1. 1. THE PROCESS OF USING ATOMIC HYDROGEN AS A FUEL IN INTERNAL COMBUSTION ENGINES AND OTHER COMBUSTION

ENGINES, comprising the following steps ,
a) An injector and electrode set up for the injection of atomic hydrogen in the combustion chamber,
b) Conversion of molecular hydrogen to atomic hydrogen followed injecting into the combustion chamber, wherein the setup is consisting of an injector and two electrodes which are placed in such a way that an electric arc is formed near the nozzle of the injector (fig.1.1 and fig.1.2 ) during compression stroke, wherein molecular hydrogen is injected through the nozzle and an electric current is supplied to the electrodes which form an electric arc, which would dissociate molecular hydrogen injected through the nozzle of the injector to atomic hydrogen into the combustion chamber of the engine.

2. The process of using atomic hydrogen as a fuel in internal combustion engine and other combustion engine as claimed in claim 1 , wherein the conversion of the molecular hydrogen to atomic hydrogen being processed.
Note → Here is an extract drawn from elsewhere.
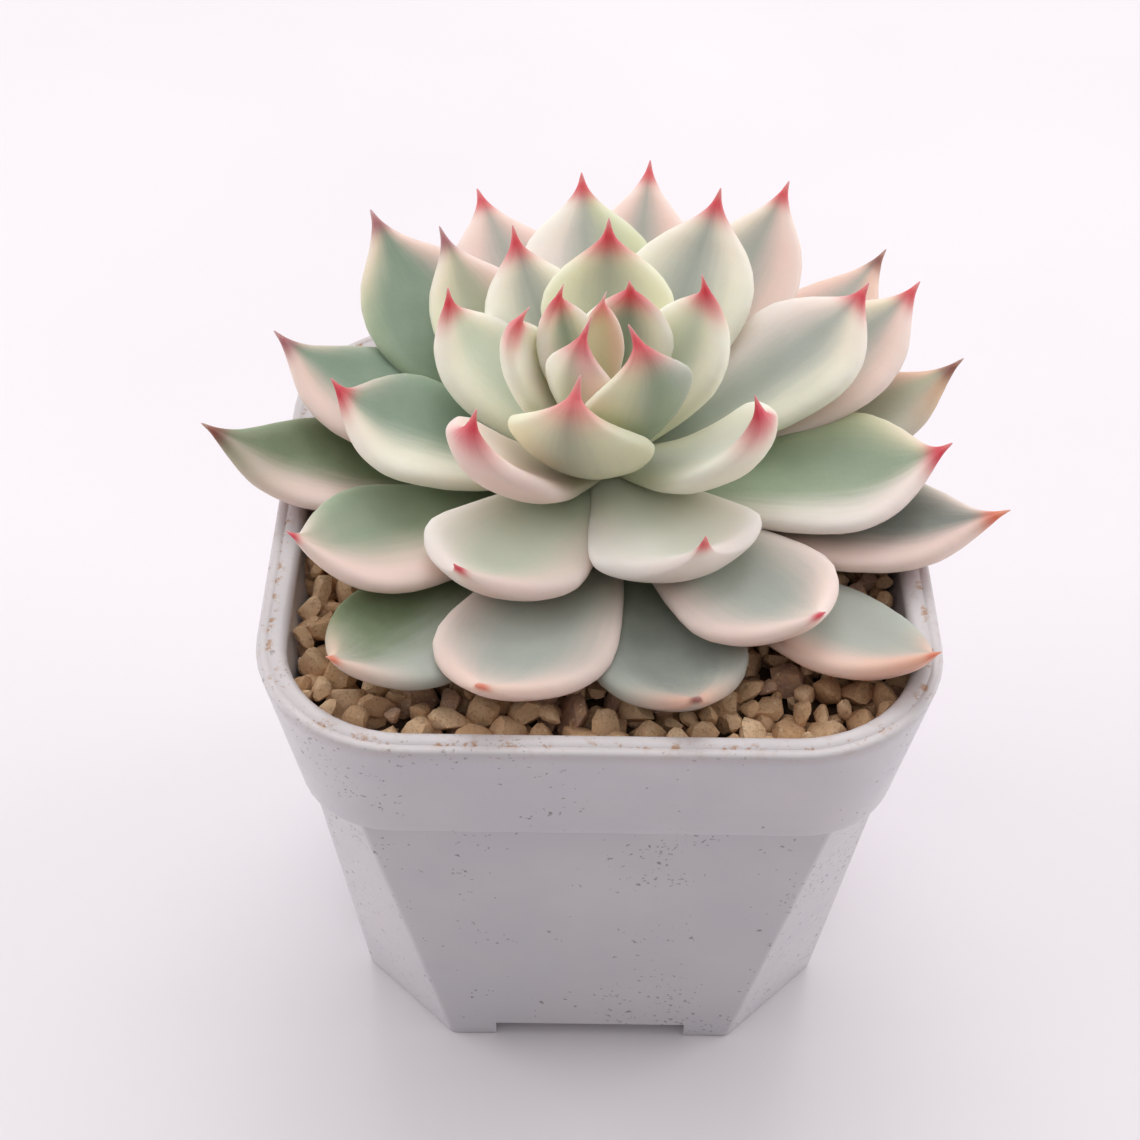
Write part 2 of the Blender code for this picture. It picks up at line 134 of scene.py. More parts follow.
# The spike at a leaf's tip, and where on the outline it starts
SPIKE_LENGTH = 2.7
SPIKE_KNOT = 0.94
LONGEST_SPIKE_SHARE = 0.16
TIP_CAP = 0.12

# The gentle waves of a leaf's faces
RIPPLE_HEIGHT = 0.22
RIPPLE_FINENESS = 0.16
RIPPLE_REACH = 1.1

# The length of a leaf's coloured point, and how fine its streaks are, across and along it
HOOKED_POINT = 1.8
OLD_POINT = 3.4
YOUNG_POINT_MORE = 1.0
ACROSS_STREAKS = 0.42
ALONG_STREAKS = 0.11

# Where a leaf's pigments change, from none to all: across it in half widths, from one side's
# margin to the other's, and along it in shares of its length, at its outer end and at its base
BOTH_SIDES = (-0.35, 0.35)
OUTER_END = (0.62, 0.98)
HOOKED_OUTER_END = (0.76, 0.98)
GREEN_BASE = (0.55, 0.05)
# Where the stripe's base turns darker green, partly its own colour and partly painted shade
SHADED_MOSS_BASE = (0.70, 0.12)

# How far a leaf's margins turn green at its base
GREENEST_MARGIN = 0.68

# Pigments, as display colours from 0 to 255
PIGMENTS = {
    # slate is a darker copy of grey: painted shade on the stripes of two hooked front leaves
    "grey": (172, 177, 168), "slate": (128, 134, 126), "green": (148, 164, 138),
    # moss, the stripe's colour at a leaf's base, is partly the leaf's own green and partly painted shade
    "jade": (134, 156, 134), "olive": (108, 124, 88), "shaded_moss": (104, 124, 70), "leek": (198, 205, 164),
    "sand": (182, 186, 160), "white": (247, 234, 227), "pink": (242, 215, 207),
    "shell": (235, 207, 198), "peach": (234, 198, 183), "salmon": (224, 164, 142),
    "cream": (243, 240, 221), "straw": (234, 233, 200), "tan": (214, 170, 132),
    "crimson": (202, 62, 82), "rose": (222, 108, 116), "orange": (208, 110, 88), "brown": (118, 66, 62),
    # dew and mist are painted light: paler copies of the stripe pigments for inner leaves that lie in
    # shade
    "mauve": (150, 92, 104), "flesh": (216, 208, 178), "dew": (212, 220, 200), "mist": (232, 232, 218),
    "blossom": (250, 234, 226),
}

# A leaf's shape is given as in the CAD model: its step on the spiral and its swing from it, how far
# out and how high over the rim its tip is, its width and where it is widest, how much it curves up
# and hooks up at its end, how cupped, rolled and swayed it is, and how thick.  Its pigments are
# those of its stripe, of its clockwise and counter-clockwise margin, of its outer end and of its
# point.  The stripe's place and width are shares of the half width.
Leaf = namedtuple("Leaf", (
    "step", "swing", "reach", "lift", "width", "widest", "curl", "hook", "cup", "roll", "sway",
    "thick", "pigments", "stripe_place", "stripe_width",
))

# One row for each leaf, lowest first
LEAF_ROWS = (
    (0, 6, 57.5, 12, 17, .62, 10, 15, .25, 0, 0, 4.0, "grey peach shell peach brown", 0, .45),
    (1, -3, 53, 10, 19, .60, 10, 25, .25, 0, 3, 4.0, "olive green pink olive brown", -.3, .72),
    (2, 3, 53, 7, 18, .68, 0, 45, .25, -15, 0, 4.0, "grey peach grey salmon orange", 0, .6),
    (3, -9, 55, 18, 18, .62, 20, 10, .25, 0, 0, 4.0, "grey shell pink pink crimson", 0, .36),
    (4, -2, 50, 6.5, 20, .68, 0, 45, .25, 0, 0, 4.0, "olive olive grey peach orange", -.55, .6),
    (5, 12, 51, 11, 17, .60, 10, 20, .25, 0, 0, 4.0, "sand grey pink tan brown", 0, .55),
    (6, -15, 52, 18.5, 23, .60, 20, 15, .25, 0, 0, 4.0, "jade shell leek shell mauve", .3, .75),
    # The slate stripe on this leaf and on the one at step 10 is painted shade
    (7, 0, 44, 6, 20, .66, -5, 50, .25, 0, 1, 4.0, "slate grey grey salmon brown", 0, .75),
    (8, 3, 50, 22, 18, .64, 25, 15, .25, 0, -3, 4.0, "grey pink cream pink crimson", .1, .45),
    (9, 8, 44, 10, 21, .66, 5, 40, .25, 0, 0, 4.0, "green green shell pink crimson", -.3, .55),
    # Slate stripe: painted shade
    (10, 12, 52, 8, 20, .60, 10, 25, .25, 0, 1, 4.0, "slate shell grey pink orange", .15, .65),
    (11, -4, 50, 18, 19, .64, 15, 10, .25, 0, 3, 4.0, "grey shell pink pink crimson", 0, .35),
    (12, 5, 45, 7.5, 22, .68, -5, 50, .25, 0, -4, 4.0, "grey shell shell peach orange", 0, .74),
    (13, 3, 49, 18, 20, .64, 20, 20, .25, 0, 0, 4.0, "grey pink straw pink crimson", 0, .5),
    (14, -7, 48, 14, 20, .60, 20, 20, .25, 0, 1, 4.0, "jade jade shell shell mauve", -.35, .75),
    (15, 6, 41, 10, 22, .68, 5, 45, .25, 0, 0, 4.0, "grey shell pink pink crimson", 0, .68),
    (18, -2, 44, 12, 24, .66, 10, 30, .25, 0, 3, 4.2, "green white leek pink crimson", .05, .6),
    (19, -6, 39, 21.5, 17, .60, 30, 10, .25, 0, 0, 4.0, "sand pink straw pink mauve", .1, .5),
    (21, -19, 39, 22, 20, .68, 25, 20, .25, 0, 0, 4.2, "grey cream white pink crimson", 0, .4),
    (22, -9, 36, 16.5, 21, .66, 20, 35, .25, 0, -1, 4.2, "jade jade cream pink crimson", -.3, .6),
    (24, -5, 44, 22.5, 20, .64, 25, 10, .25, 0, 0, 4.2, "grey leek white cream crimson", 0, .3),
    # The dew and mist stripes in the rows below are painted light on leaves that lie in shade
    (25, 1, 32.5, 12, 22, .68, 0, 55, .25, 0, -2, 4.2, "dew white pink pink crimson", 0, .62),
    (27, -5, 25, 24, 16, .60, 55, 25, .3, 0, 0, 4.2, "dew cream cream pink crimson", -.1, .45),
    (28, 4, 26, 14, 23, .68, 10, 75, .25, 0, 1, 4.2, "mist white white pink crimson", 0, .62),
    (29, -1, 38, 26, 19, .62, 35, 10, .25, 0, 0, 4.2, "grey cream cream pink crimson", 0, .38),
    (30, 14, 21, 25, 18, .62, 60, 40, .35, 0, 0, 4.2, "blossom pink pink pink crimson", -.2, .4),
    (31, -12, 20, 25, 18, .62, 60, 40, .35, 0, 0, 4.2, "mist cream cream pink crimson", 0, .35),
    (32, -5, 31, 24, 16, .60, 40, 15, .3, 0, 0, 4.2, "grey cream cream pink crimson", 0, .35),
    (33, -8, 11, 28, 19, .56, 70, 40, .35, 8, 0, 4.2, "sand straw straw cream rose", 0, .4),
    (34, 2, 16, 28, 15, .60, 60, 20, .35, 0, 2, 4.0, "dew cream cream cream crimson", 0, .35),
    (35, -5, 10.5, 29, 13, .60, 60, 30, .35, 0, 0, 3.4, "mist cream cream cream rose", 0, .25),
    (36, -10, 5.5, 32, 16, .56, 55, 40, .35, 0, -1, 3.4, "green straw grey cream crimson", .2, .55),
    (37, 3, 24, 28, 18, .62, 45, 15, .3, 0, 0, 4.0, "sand straw straw cream crimson", 0, .35),
    (38, 10, 4.5, 32, 12, .55, 45, 30, .35, 0, 0, 2.6, "sand cream pink pink crimson", 0, .3),
    (40, -8, 9, 29.5, 10, .58, 45, 25, .35, 0, 0, 2.6, "green cream cream pink crimson", 0, .35),
    (42, 22, 10, 28, 13, .60, 60, 30, .35, 0, 0, 3.0, "green cream cream pink crimson", 0, .35),
    (43, 5, 4.5, 27, 8, .55, 45, 25, .35, 0, 0, 1.8, "flesh salmon straw peach rose", 0, .3),
    (44, 0, 4.5, 26.5, 8, .55, 45, 25, .35, 0, 0, 1.8, "flesh straw flesh straw rose", 0, .3),
    (45, 0, 2.5, 31.5, 6, .55, 30, 20, .3, 0, 0, 1.6, "flesh peach flesh peach rose", 0, .3),
)
LEAVES = [Leaf(*row) for row in LEAF_ROWS]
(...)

In case of atomic hydrogen solenoid injector, the fuel in the injector is present continuously at a pre determined pressure. When an electric current is supplied to the solenoid, it will become a temporary magnet and attract the piston towards itself. This would result in the piston moving in the upward direction which would in turn allow the fuel to flow. The moment the supply of electricity is stopped, the solenoid will loose its magnetic effect and the return spring will force the piston back to its original position which will stop the flow of fuel. This is how the fuel supply would be controlled to the engine. This can be done using conventional micro processors like the Electronic Control Unit (E.G. U.) of the vehicle which is generally used in case of solenoid injectors. The injector should work at pressures ranging between 25 - 100 bars (kg / cm2).

Also, since the operating pressures are quiet low as compared to conventional diesel engines, no fuel return line would be required in the injector. The fuel line inside the injector which directs the flow of the fuel from the inlet of the injector to the nozzle of the injector should have the hydrogen dissociation catalyst suitably placed viz. coating / plating / the line made of the hydrogen dissociation catalyst, which would facilitate the dissociation of the molecular hydrogen to atomic hydrogen prior to the injection of atomic hydrogen in the combustion chamber of the engine. Even the nozzle which is the exit point for the fuel should have the hydrogen dissociation catalyst suitably placed as mentioned before to ensure that hydrogen is in the atomic form at the time of injection and when it enters the combustion chamber. The needle and the piston (if coming in contact with hydrogen) should also have the hydrogen dissociation catalyst suitably place as mentioned earlier to ensure that hydrogen is in the atomic form at the time of injection and when it enters the combustion chamber.

Similarly for the atomic hydrogen piezo injector, the fuel in the injector is present continuously at a pre determined pressure. When an electric current is supplied to the piezo valve setup, the piezo crystal(s) will expands i.e. it would push in the upward direction where the linkage between the piezo setup and the piston is present. Due to the linkage, the piston will move in the upward direction, which would in turn allow the fuel to flow. The moment the supply of electric current is stopped the piezo valve setup will resume its original size / position and thus the piston will also be back to its original position which will stop the flow of fuel. An additional return spring can also be facilitated for the return of the piston. This is how the fuel supply would be controlled to the engine. This can be done using conventional micro processors like the Electronic Control Unit (E. C. U.) of the vehicle which is generally used in case of solenoid injectors. The injector will work at pressures ranging between 25 - 100 bars (kg / cm2). Also, since the operating pressures are quiet low as compared to conventional diesel engines, no fuel return line would be required in the injector. The fuel line inside the injector which directs the flow of the fuel from the inlet of the injector to the nozzle of the injector should have the hydrogen dissociation catalyst suitably placed as mentioned above, which would facilitate the dissociation of the molecular hydrogen to atomic hydrogen prior to the injection of atomic hydrogen in the combustion chamber of the engine. Even the nozzle which is the exit point for the fuel should have the hydrogen dissociation catalyst suitably placed as mentioned above to ensure that hydrogen is in the atomic form at the time of injection and when it enters the combustion chamber. The needle and the piston (if coming in contact with hydrogen) should also have the hydrogen dissociation catalyst suitably place as mentioned above to ensure that hydrogen is in the atomic form at the time of injection and when it enters the combustion chamber.

Adding to this, the parts such as the fuel rail / common rail, the connecting tubes from the rail to the injector, if any etc. should also have the hydrogen dissociation catalyst placed suitably as mentioned above. This is to increase the rate of dissociation of hydrogen. This would ensure the atomic state of hydrogen at the time of injection, which is desired. The supply line from the hydrogen storage device to the fuel rail / common rail could also have the hydrogen dissociation catalyst suitably placed as mentioned above. When molecular hydrogen passes over the hydrogen dissociation catalyst, it will dissociate into atomic hydrogen. The presence of the catalyst till the point of injection would ensure the injection of atomic hydrogen in the combustion chamber.

The process of using atomic hydrogen as a fuel in internal combustion engine and other combustion engine such as here described with reference to accompanying drawings and description.